Incidentally, Patent Literature 3 identified below discloses a device including a reactor and a switching element, for use in a voltage converter that converts an input voltage into a predetermined output voltage by controlling the amount of current that passes the reactor with periodic switching control of the switching element. The device includes: a current detection section for sensing the amount of the current of the reactor; and a detection control section for sensing a change in capacitance of the reactor on the basis of a plurality of sensed values each obtained in the current detection section at a plurality of moments including a moment different from a center moment of an ON period or an OFF period of the switching element and one the basis of a reference value with respect to the sensed value when the capacity of the reactor has a predetermined value. This publication describes sensing the current when the reactor current increases as a result of, for example, deterioration of the reactor, and switching the switch OFF or reducing the SW period when there is a difference between the sensed electric current and that of a normal state (reference value).

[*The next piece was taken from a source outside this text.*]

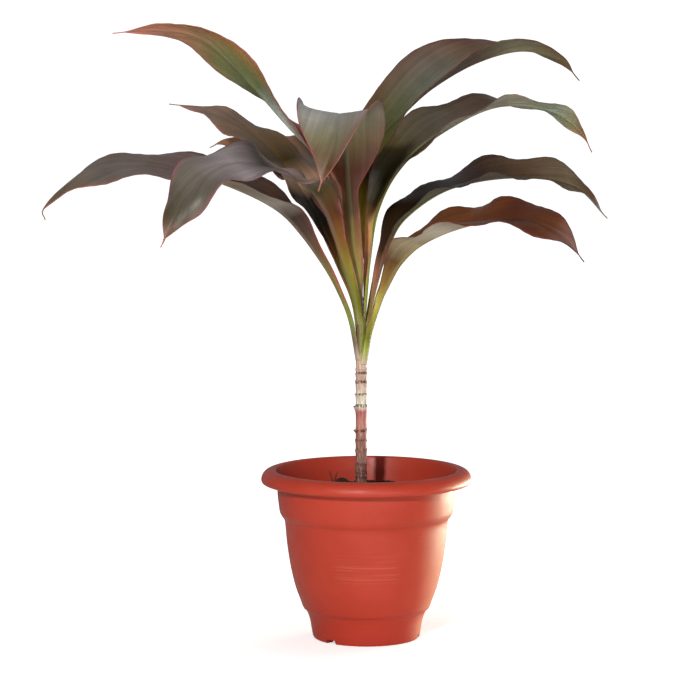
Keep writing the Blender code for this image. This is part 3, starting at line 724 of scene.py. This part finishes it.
def grow_leaf(node, leaf, finish):
    """A leaf: a flat grid shaped to its sheet, thickened downward, with places on it kept for the skin."""
    points, thickness, half, length = leaf_sheet(leaf, LEAF_ROWS, LEAF_COLUMNS)
    share = np.linspace(0, 1, LEAF_ROWS + 1)[:, None] + np.zeros((1, LEAF_COLUMNS + 1))
    across = np.linspace(-1, 1, LEAF_COLUMNS + 1)[None, :] + 0 * share
    from_rib = half[:, None] * np.abs(across)
    skins = {"along": share, "across": across, "from_rib": from_rib, "from_margin": half[:, None] - from_rib,
             "vein": share * length - VEIN_SLANT * from_rib}
    bm = bmesh.new()
    bmesh.ops.create_grid(bm, x_segments=LEAF_ROWS, y_segments=LEAF_COLUMNS, size=1)
    layers = {key: bm.verts.layers.float.new(key) for key in skins}
    depth = bm.verts.layers.deform.verify()
    for vert in bm.verts:
        spot = (round((vert.co.x + 1) / 2 * LEAF_ROWS), round((vert.co.y + 1) / 2 * LEAF_COLUMNS))
        vert.co = points[spot] * MM
        vert[depth][0] = float(thickness[spot] / RIB_THICKNESS)
        for key, layer in layers.items():
            vert[layer] = float(skins[key][spot])
    count = len(bm.verts)
    bm.normal_update()
    piece = object_of(node.replace("leaf_", "blade_"), bm, 60)
    piece.vertex_groups.new(name="thickness")
    solidify = piece.modifiers.new("thickness", "SOLIDIFY")
    solidify.thickness = RIB_THICKNESS * MM
    solidify.offset = -1
    solidify.vertex_group = "thickness"
    solidify.use_even_offset = False
    apply_modifiers(piece)
    below = [float(all(index >= count for index in face.vertices)) for face in piece.data.polygons]
    piece.data.attributes.new("underside", "FLOAT", "FACE").data.foreach_set("value", below)
    piece.data.materials.append(finish)
    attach(piece, "root")
    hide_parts(node)


grow_leaf("leaf_right_low", dict(
    path=[(0.3, -1.4, 262), (5, -5, 290), (11, -11, 312), (18, -21, 336), (31, -36, 362),
          (54, -54, 383), (94, -82, 400), (141, -106, 407), (177, -122, 392), (196, -128, 369)],
    heading=(-15, -25, -25, -22, -18), roll=(0, 0, 2, 7, 13, 13, 22, 34, 30),
    fold=(30, 38, 44, 43, 29, 25, 20, 16, 10), bend=(20, 10, -5, -15, -20), width=66, foot=7.4, waves=4,
    ripple=3.5, phase=(0.45, 0.76)),
    leaf_material(
        "right low leaf",
        face=[(0.0, (0.6, 0.46, 0.36)), (0.06, (0.4, 0.36, 0.1)), (0.15, (0.35, 0.14, 0.04)),
              (0.28, (0.16, 0.06, 0.035)), (0.45, (0.13, 0.05, 0.015)), (0.6, (0.18, 0.045, 0.005)),
              (0.75, (0.08, 0.015, 0.002)), (0.87, (0.125, 0.04, 0.017)), (0.95, (0.24, 0.13, 0.11)),
              (1.0, (0.3, 0.2, 0.15))],
        underside=[(0.0, (0.7, 0.5, 0.42)), (0.04, (0.45, 0.52, 0.1)), (0.08, (0.22, 0.23, 0.02)),
                   (0.13, (0.32, 0.3, 0.04)), (0.18, (0.5, 0.45, 0.08)), (0.27, (0.28, 0.16, 0.04)),
                   # Painted highlight: the pale stops at 0.43 and 0.52 on the underside, near the lower
                   # margin.
                   (0.34, (0.13, 0.065, 0.02)), (0.43, (0.38, 0.32, 0.2)), (0.52, (0.58, 0.52, 0.4)),
                   (0.64, (0.26, 0.16, 0.12)), (0.76, (0.13, 0.045, 0.02)), (1.0, (0.3, 0.2, 0.15))],
        margin=[(0.0, (0.6, 0.3, 0.24)), (0.12, (0.36, 0.1, 0.09)), (0.3, (0.14, 0.04, 0.035)),
                (0.6, (0.16, 0.03, 0.015)), (1.0, (0.12, 0.04, 0.03))],
        rib=(0.34, 0.28, 0.1), margin_width=1.2, gloss=0.25))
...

Incidentally, Patent Literature 4 identified below discloses an actuator driving device for driving an electromagnetic actuator. The actuator driving device includes: a voltage step-up circuit for increasing a power supply voltage; and an increased voltage control means in downstream of the voltage step-up circuit. This publication describes monitoring the input voltage, and when the input voltage decreases, making the output voltage small by switching a feedback partial voltage resistance value of the voltage step-up section, and switching on and off the switch according to the determined result of the input voltage sensor.
Incidentally, Patent Literature 5 identified below discloses a chopper circuit including: two main reactors which are two separated body and constitute one reactor equivalently; a main switch including one pole connected to one end of the serially-connected main reactors and the other pole directly connected to one voltage terminal of a DC power supply; a serially-connected body of a snubber diode and a snubber capacitor, connected between both poles of the main switch; and an auxiliary switch connected between a junction point of the snubber diode and the snubber capacitor, and a junction point of the serially-connected two main reactors. The auxiliary switch makes the voltage of the snubber capacitor zero voltage, thereby, to make the voltage at the time of turning on the main switch zero voltage. This publication describes, with respect to ON/OFF timing of each switch, a soft switching operation that switches S2 ON slightly earlier than S1, and a regenerative operation that switches S2 ON simultaneous with S1 or later than S1.